Womack was a member of ’90s band Sons of the Desert, who were heard on Lee Ann Womack’s hit, “I Hope You Dance”(there’s no relation). He also co-penned Kenny Chesney’s No. 1 hit, “She’s Got It All,” and eight other top-10 hits, including Keith Urban’s “Raining on Sunday,” Tim McGraw’s “Red Ragtop” and Rascal Flatts’ “God Bless the Broken Road.” He’s also collaborated with Pat Green, Paul Thorn, Cory Morrow, Aaron Watson and other Texas-connected artists.
Tyler S. Smith Singer-songwriter Tyler S. Smith, of Austin, Texas, brings his full band sound to FiestaJAM by winning the online voting part of the Battle of the Bands competition.
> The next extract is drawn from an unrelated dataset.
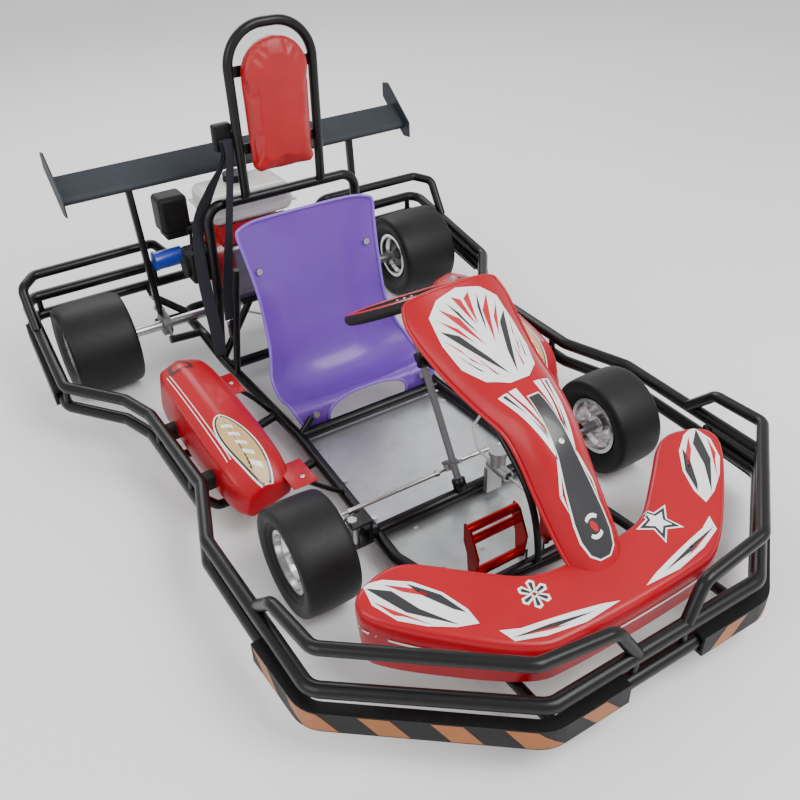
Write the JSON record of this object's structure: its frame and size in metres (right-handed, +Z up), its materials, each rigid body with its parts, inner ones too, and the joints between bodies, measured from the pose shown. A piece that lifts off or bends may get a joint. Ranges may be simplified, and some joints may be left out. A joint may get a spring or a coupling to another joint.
{
  "type": "go kart",
  "caption": "Low racing kart with a full perimeter bumper, red nose, steering panel and side pods, purple bucket seat, headrest hoop, rear engine and rear wing.",
  "frame": {"origin": "on the ground below the centre of the whole kart", "axes": "+X towards the driver's left, -Y towards the front, +Z up"},
  "size_m": [1.4716, 1.956, 1.023],
  "materials": {
    "rail_black": "satin",
    "frame_black": "satin",
    "guard_black": "matte",
    "tray_grey": "brushed",
    "body_red": "gloss",
    "seat_purple": "gloss",
    "tyre": "matte",
    "rim": "satin",
    "zinc": "satin",
    "bolt": "satin",
    "disc_steel": "satin",
    "cast": "matte",
    "engine_alloy": "matte",
    "shroud_red": "gloss",
    "tank_white": "gloss",
    "plastic_black": "matte",
    "silencer_blue": "satin",
    "wing_grey": "matte",
    "pad_red": "satin",
    "webbing": "woven",
    "hose_braid": "braided",
    "grip_rubber": "matte",
    "pedal_red": "anodised"
  },
  "bodies": {
    "chassis": {"bumper_upper_rail": "rail_black", "bumper_lower_rail": "rail_black", "bumper_loops": "rail_black", "bumper_stays": "rail_black", "bumper_guards": "guard_black", "chassis_frame": "frame_black", "floor_tray": "tray_grey", "tray_bolts": "bolt", "brake_caliper": "engine_alloy", "axle_bearings": "cast", "kingpins": "bolt", "column_support": "frame_black", "pedal_shafts": "zinc", "master_cylinder": "engine_alloy", "brake_hose": "hose_braid", "seat_shell": "seat_purple", "seat_bolts": "bolt", "seat_back_bar": "frame_black", "headrest_hoop": "frame_black", "headrest_pad": "pad_red", "belt_guide": "plastic_black", "belt_webbing": "webbing", "belt_retractor": "plastic_black", "wing_blade": "wing_grey", "wing_endplates": "wing_grey", "wing_struts": "frame_black", "nose_fairing": "body_red", "front_panel": "body_red", "body_stays": "frame_black", "side_pod_left": "body_red", "side_pod_right": "body_red", "engine_block": "engine_alloy", "engine_shroud": "shroud_red", "fuel_tank": "tank_white", "air_cleaner": "plastic_black", "silencer": "silencer_blue", "drive_chain": "zinc", "chain_guard": "frame_black"},
    "rear_axle": {"rear_axle": "zinc", "axle_sprocket": "disc_steel", "brake_disc": "disc_steel", "rear_rims": "rim", "rear_tyres": "tyre"},
    "clutch": {"clutch_drum": "disc_steel"},
    "spindle_left": {"spindle_left": "zinc"},
    "spindle_right": {"spindle_right": "zinc"},
    "front_wheel_left": {"front_rim_left": "rim", "front_tyre_left": "tyre"},
    "front_wheel_right": {"front_rim_right": "rim", "front_tyre_right": "tyre"},
    "steering": {"steering_column": "zinc", "steering_wheel": "grip_rubber"},
    "tie_rod_left": {"tie_rod_left": "zinc"},
    "tie_rod_right": {"tie_rod_right": "zinc"},
    "throttle_pedal": {"throttle_pedal": "pedal_red"},
    "brake_pedal": {"brake_pedal": "pedal_red"},
    "brake_rod": {"brake_rod": "zinc"},
    "starter_grip": {"starter_grip": "plastic_black"},
    "throttle_lever": {"throttle_lever": "plastic_black"},
    "fuel_cap": {"fuel_cap": "plastic_black"}
  },
  "joints": [
    {"name": "rear_axle_spin", "type": "hinge", "parent": "chassis", "child": "rear_axle", "pos_m": [0, 0.778, 0.14], "axis": [1, 0, 0], "continuous": true},
    {"name": "clutch_spin", "type": "hinge", "parent": "chassis", "child": "clutch", "pos_m": [0.095, 0.72, 0.34], "axis": [1, 0, 0], "continuous": true},
    {"name": "steering_turn", "type": "hinge", "parent": "chassis", "child": "steering", "pos_m": [0, -0.306, 0.075], "axis": [0, 0.497, 0.8678], "range_deg": [-60, 60]},
    {"name": "spindle_left_turn", "type": "hinge", "parent": "chassis", "child": "spindle_left", "pos_m": [0.322, -0.344, 0.13], "axis": [0, 0, 1], "range_deg": [-22, 22]},
    {"name": "spindle_right_turn", "type": "hinge", "parent": "chassis", "child": "spindle_right", "pos_m": [-0.322, -0.344, 0.13], "axis": [0, 0, 1], "range_deg": [-22, 22]},
    {"name": "front_wheel_left_spin", "type": "hinge", "parent": "spindle_left", "child": "front_wheel_left", "pos_m": [0.434, -0.344, 0.13], "axis": [1, 0, 0], "continuous": true},
    {"name": "front_wheel_right_spin", "type": "hinge", "parent": "spindle_right", "child": "front_wheel_right", "pos_m": [-0.434, -0.344, 0.13], "axis": [1, 0, 0], "continuous": true},
    {"name": "tie_rod_left_turn", "type": "hinge", "parent": "spindle_left", "child": "tie_rod_left", "pos_m": [0.322, -0.263, 0.117], "axis": [0, 0, 1], "range_deg": [-22, 22]},
    {"name": "tie_rod_right_turn", "type": "hinge", "parent": "spindle_right", "child": "tie_rod_right", "pos_m": [-0.322, -0.263, 0.117], "axis": [0, 0, 1], "range_deg": [-22, 22]},
    {"name": "throttle_pedal_push", "type": "hinge", "parent": "chassis", "child": "throttle_pedal", "pos_m": [-0.082, -0.554, 0.08], "axis": [1, 0, 0], "range_deg": [0, 25], "stiffness_Nm_per_rad": 4, "springref_deg": -11.46},
    {"name": "brake_pedal_push", "type": "hinge", "parent": "chassis", "child": "brake_pedal", "pos_m": [0.114, -0.554, 0.08], "axis": [1, 0, 0], "range_deg": [0, 20], "stiffness_Nm_per_rad": 8, "springref_deg": -8.59},
    {"name": "brake_rod_pivot", "type": "hinge", "parent": "brake_pedal", "child": "brake_rod", "pos_m": [0.088, -0.554, 0.14], "axis": [1, 0, 0], "range_deg": [-21, 1]},
    {"name": "starter_pull", "type": "slide", "parent": "chassis", "child": "starter_grip", "axis": [-1, 0, 0], "range_m": [0, 0.5], "stiffness_N_per_m": 5, "springref_m": -0.3},
    {"name": "throttle_lever_swing", "type": "hinge", "parent": "chassis", "child": "throttle_lever", "pos_m": [-0.229, 0.756, 0.372], "axis": [-1, 0, 0], "range_deg": [-8, 15]},
    {"name": "fuel_cap_turn", "type": "hinge", "parent": "chassis", "child": "fuel_cap", "pos_m": [-0.074, 0.735, 0.567], "axis": [0, 0, 1], "range_deg": [0, 90]}
  ],
  "couplings": [
    {"joint": "clutch_spin", "follows": "rear_axle_spin", "ratio": 3},
    {"joint": "spindle_left_turn", "follows": "steering_turn", "ratio": 0.355},
    {"joint": "spindle_right_turn", "follows": "steering_turn", "ratio": 0.355},
    {"joint": "tie_rod_left_turn", "follows": "steering_turn", "ratio": -0.355},
    {"joint": "tie_rod_right_turn", "follows": "steering_turn", "ratio": -0.355},
    {"joint": "brake_rod_pivot", "follows": "brake_pedal_push", "ratio": -1}
  ]
}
He says his goal is to be different then other artists and to share his faith-based experiences with the world through his original music.
KATTL KATTL is a new band based in Bandera, Texas, that plays a style of music the band calls “Heavy Leather” or “cowboy rock” — think the country side of ZZ Top and Thin Lizzy or the rocking side of Waylon Jennings and Chris Ledoux. The band’s first single “Hellbent For Mexico” was released on iTunes and to Texas Radio this summer with a new EP, Groundswell, slated for release later this year.
Katie Kirby Singer-songwriter Katy Kirby is a Hill Country native.
Lucas Johnson Band Lead by 18-year-old guitarist/singer/songwriter Lucas Johnson, from Spicewood, Texas, the Lucas Johnson trio feature Ru Coleman on bass and Rene Lopez on drums. The band holds two weekly residencies, Tuesday night at Poodie’s Roadhouse on Hwy. 71 and Thursday night at Cooper’s BBQ in Austin.